Kabadi Kabadi Malayalam Movie
Kabadi Kabadi is one of those dull sports that should never have been played. Replete with crass jokes, tactless humor and loads of mind-numbing moments this is a supposedly comic film that's decidedly headed towards disasterville.
Mambully Madhavan Kutty (Kalabhavan Mani) has quite a few old scores to settle with Mambully Vijayan (Mukesh), his illegitimate brother. Despite his lesser standing, Vijayan gets to set fire to his dad's funeral pyre which irks Madhavan Kutty even further. As the celebrated Annual Kabadi Championship draws close, the half-brothers oil up more than their bodies to win the contest hands down. This is a do-or-die game for both of them, and with love in the air in a twin avatar (Rambha), they would walk the sea to come up trumps.
The humor in Kabadi Kabadi is mostly of the slip-on-a-banana-peel kind. There's really nothing in any of it worth dwelling on, so flat is the writing. Almost all of it is such a godawful mess that you really can't tell if it was meant to evoke some laughter or not. And it's all mapped out in such an easy, apparent manner, there's practically no way to find it even remotely appealing.
If you haven't come across a film that's a snooze on almost every conceivable level, this is the one for you. Since there isn't a story, I would have to zero in further on the comedy quotient for closer inspection. It's diminishing right from the start, but soon becomes non-existent and pathetically depends on those rare one-liners that emerge out of nowhere.
When the whole movie is obsessed with a rivalry, and when the very premise turns out to be a catfight without the claws, you know something is dead wrong somewhere. The incessant bickering and arguing between the leads is a bit insufferable after a while, and then you greatly wish you had given this game the skip.

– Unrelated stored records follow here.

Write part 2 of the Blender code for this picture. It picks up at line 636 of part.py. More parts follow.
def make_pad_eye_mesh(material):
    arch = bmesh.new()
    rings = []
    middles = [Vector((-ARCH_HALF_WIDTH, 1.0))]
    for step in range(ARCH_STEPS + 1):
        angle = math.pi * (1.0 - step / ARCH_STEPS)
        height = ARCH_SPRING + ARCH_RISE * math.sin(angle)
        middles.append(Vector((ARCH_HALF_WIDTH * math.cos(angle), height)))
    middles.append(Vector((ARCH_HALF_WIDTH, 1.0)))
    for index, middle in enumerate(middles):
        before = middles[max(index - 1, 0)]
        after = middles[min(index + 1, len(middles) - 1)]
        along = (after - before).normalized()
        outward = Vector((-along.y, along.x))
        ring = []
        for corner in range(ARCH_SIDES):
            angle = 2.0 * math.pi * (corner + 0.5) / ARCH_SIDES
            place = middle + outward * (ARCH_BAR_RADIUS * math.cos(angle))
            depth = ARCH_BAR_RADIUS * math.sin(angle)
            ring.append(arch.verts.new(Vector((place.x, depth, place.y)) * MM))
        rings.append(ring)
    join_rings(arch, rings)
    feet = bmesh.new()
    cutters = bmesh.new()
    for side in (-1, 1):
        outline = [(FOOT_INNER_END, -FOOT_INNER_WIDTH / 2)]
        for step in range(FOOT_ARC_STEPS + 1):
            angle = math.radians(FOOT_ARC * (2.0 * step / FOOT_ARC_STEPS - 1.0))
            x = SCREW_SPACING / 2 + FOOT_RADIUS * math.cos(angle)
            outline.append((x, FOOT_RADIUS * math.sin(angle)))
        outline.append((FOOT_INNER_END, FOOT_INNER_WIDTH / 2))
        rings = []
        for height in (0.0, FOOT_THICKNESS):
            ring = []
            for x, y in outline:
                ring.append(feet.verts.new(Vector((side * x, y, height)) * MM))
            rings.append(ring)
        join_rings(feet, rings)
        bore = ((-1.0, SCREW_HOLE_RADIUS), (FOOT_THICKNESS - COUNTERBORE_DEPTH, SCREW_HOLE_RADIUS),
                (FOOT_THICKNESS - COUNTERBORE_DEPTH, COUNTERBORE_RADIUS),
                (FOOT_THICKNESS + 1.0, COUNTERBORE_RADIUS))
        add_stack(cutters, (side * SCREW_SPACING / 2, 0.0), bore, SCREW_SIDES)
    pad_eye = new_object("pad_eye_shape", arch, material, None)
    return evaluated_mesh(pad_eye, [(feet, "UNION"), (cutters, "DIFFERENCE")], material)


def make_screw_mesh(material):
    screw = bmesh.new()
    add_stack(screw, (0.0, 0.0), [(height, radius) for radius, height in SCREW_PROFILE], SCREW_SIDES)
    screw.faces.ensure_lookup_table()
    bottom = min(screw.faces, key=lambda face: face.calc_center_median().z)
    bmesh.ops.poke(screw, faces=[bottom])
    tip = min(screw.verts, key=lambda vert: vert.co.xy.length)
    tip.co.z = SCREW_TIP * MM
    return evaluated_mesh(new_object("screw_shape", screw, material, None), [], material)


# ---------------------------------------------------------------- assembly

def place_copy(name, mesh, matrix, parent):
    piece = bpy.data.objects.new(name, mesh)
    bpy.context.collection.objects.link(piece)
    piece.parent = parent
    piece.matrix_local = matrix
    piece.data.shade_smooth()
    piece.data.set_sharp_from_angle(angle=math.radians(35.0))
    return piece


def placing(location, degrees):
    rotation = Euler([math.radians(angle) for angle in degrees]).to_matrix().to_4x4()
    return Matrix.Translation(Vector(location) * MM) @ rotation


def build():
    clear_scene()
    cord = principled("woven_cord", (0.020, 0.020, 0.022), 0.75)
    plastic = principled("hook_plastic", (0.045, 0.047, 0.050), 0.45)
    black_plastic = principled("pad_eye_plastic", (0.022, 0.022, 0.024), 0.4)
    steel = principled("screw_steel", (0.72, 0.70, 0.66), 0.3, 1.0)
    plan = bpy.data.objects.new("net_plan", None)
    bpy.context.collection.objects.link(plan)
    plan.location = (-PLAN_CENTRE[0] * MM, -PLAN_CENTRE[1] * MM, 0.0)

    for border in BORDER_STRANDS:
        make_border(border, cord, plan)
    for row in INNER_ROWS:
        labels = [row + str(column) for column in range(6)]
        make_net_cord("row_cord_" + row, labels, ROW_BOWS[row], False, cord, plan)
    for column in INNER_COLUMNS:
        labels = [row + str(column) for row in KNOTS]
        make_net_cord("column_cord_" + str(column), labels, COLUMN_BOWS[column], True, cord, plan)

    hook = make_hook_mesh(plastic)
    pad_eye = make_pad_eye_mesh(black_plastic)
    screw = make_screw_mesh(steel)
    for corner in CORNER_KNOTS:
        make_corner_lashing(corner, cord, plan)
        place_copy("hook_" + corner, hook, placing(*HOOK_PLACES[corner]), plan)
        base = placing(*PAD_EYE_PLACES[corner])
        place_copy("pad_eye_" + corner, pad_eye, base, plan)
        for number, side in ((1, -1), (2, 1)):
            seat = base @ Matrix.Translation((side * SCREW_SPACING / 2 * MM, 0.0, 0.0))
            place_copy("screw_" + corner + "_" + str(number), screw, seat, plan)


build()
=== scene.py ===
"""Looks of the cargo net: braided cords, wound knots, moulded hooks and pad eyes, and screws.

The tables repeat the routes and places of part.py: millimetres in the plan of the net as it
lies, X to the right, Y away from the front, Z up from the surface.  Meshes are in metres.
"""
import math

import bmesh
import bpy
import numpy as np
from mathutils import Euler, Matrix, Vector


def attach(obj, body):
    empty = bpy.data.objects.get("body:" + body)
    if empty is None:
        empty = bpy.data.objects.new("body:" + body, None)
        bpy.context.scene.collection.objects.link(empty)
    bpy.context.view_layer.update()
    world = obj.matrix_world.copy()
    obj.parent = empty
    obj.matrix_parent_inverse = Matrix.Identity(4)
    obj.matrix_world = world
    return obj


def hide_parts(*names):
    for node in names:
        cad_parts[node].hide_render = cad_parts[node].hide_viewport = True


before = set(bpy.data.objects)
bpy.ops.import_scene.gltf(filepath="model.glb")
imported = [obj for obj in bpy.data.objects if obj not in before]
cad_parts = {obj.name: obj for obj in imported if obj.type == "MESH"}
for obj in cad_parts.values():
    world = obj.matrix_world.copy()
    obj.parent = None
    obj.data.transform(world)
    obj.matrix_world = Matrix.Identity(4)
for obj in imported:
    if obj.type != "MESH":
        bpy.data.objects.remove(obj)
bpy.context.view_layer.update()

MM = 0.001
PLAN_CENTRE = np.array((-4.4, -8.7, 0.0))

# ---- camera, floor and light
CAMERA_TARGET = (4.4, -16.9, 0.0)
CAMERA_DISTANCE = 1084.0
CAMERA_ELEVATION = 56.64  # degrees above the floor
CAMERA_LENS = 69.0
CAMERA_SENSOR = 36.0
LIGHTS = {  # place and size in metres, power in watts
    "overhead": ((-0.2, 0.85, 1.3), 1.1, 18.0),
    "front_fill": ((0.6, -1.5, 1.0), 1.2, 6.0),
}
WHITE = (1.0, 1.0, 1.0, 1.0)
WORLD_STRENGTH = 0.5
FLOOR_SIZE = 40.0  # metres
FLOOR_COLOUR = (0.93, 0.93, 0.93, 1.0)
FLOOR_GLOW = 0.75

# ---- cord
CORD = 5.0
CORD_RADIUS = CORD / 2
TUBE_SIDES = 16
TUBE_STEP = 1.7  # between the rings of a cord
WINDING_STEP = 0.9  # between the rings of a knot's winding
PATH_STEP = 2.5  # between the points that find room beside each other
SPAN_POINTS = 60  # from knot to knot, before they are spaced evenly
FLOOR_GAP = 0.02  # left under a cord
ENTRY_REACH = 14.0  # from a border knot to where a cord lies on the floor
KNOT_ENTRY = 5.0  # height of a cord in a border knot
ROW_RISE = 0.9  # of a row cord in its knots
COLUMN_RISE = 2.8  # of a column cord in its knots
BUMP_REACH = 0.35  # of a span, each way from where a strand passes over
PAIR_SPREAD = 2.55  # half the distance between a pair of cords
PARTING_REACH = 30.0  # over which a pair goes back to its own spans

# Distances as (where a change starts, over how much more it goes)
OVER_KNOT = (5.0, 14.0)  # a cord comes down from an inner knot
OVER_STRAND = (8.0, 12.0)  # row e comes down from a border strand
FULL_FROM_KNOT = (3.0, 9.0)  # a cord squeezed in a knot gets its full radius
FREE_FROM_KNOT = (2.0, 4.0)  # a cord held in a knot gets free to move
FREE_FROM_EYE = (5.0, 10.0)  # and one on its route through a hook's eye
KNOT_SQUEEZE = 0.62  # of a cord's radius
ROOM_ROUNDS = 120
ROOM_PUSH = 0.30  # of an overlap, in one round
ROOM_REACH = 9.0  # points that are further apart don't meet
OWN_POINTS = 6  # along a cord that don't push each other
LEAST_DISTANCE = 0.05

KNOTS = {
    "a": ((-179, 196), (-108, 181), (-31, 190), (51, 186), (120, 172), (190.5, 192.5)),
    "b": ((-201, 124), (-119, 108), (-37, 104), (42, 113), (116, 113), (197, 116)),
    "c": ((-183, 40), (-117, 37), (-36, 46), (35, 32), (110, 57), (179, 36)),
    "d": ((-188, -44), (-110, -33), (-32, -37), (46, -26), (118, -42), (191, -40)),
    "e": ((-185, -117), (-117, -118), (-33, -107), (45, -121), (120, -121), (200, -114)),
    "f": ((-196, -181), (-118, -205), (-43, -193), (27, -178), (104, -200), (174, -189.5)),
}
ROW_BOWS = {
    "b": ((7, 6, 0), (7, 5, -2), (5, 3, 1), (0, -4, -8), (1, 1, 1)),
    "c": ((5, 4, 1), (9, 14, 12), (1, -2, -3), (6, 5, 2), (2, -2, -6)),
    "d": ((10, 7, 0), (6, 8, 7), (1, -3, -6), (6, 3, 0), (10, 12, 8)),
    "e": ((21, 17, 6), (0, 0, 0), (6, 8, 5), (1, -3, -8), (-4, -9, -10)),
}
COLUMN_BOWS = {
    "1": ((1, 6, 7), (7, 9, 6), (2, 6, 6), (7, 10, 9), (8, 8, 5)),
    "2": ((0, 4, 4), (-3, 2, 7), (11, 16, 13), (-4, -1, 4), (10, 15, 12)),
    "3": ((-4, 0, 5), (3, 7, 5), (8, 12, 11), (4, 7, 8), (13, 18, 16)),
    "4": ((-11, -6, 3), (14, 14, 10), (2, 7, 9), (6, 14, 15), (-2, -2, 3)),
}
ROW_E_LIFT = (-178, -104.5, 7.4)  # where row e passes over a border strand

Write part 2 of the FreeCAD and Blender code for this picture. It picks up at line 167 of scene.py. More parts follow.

The most amazing thing about this entire enterprise is the belief that people have in making a likeable movie out of a lame script as this. There is barely enough happening in it to make a five minute tickler, forget a two-and-a-half-hour film.
There's not much enthusiasm here, even with Mani's vigorous attempts to steal the show. Mukesh looks a bit jaded in the re-run scenes and seems to sport an I-have-done-all-these-in-my-prime look throughout. A double dosage of Rambha did no wonders for me nor did a supporting cast in the almost entirely laugh-free scenario.
Quite hollow with hardly any laughs, an awfully passé romance subplot, and just plain nothing going on, Kabadi Kabadi would leave you squirming in the seats. It's an ill thought out cinema exercise that will have few enthusiasts cheering to it.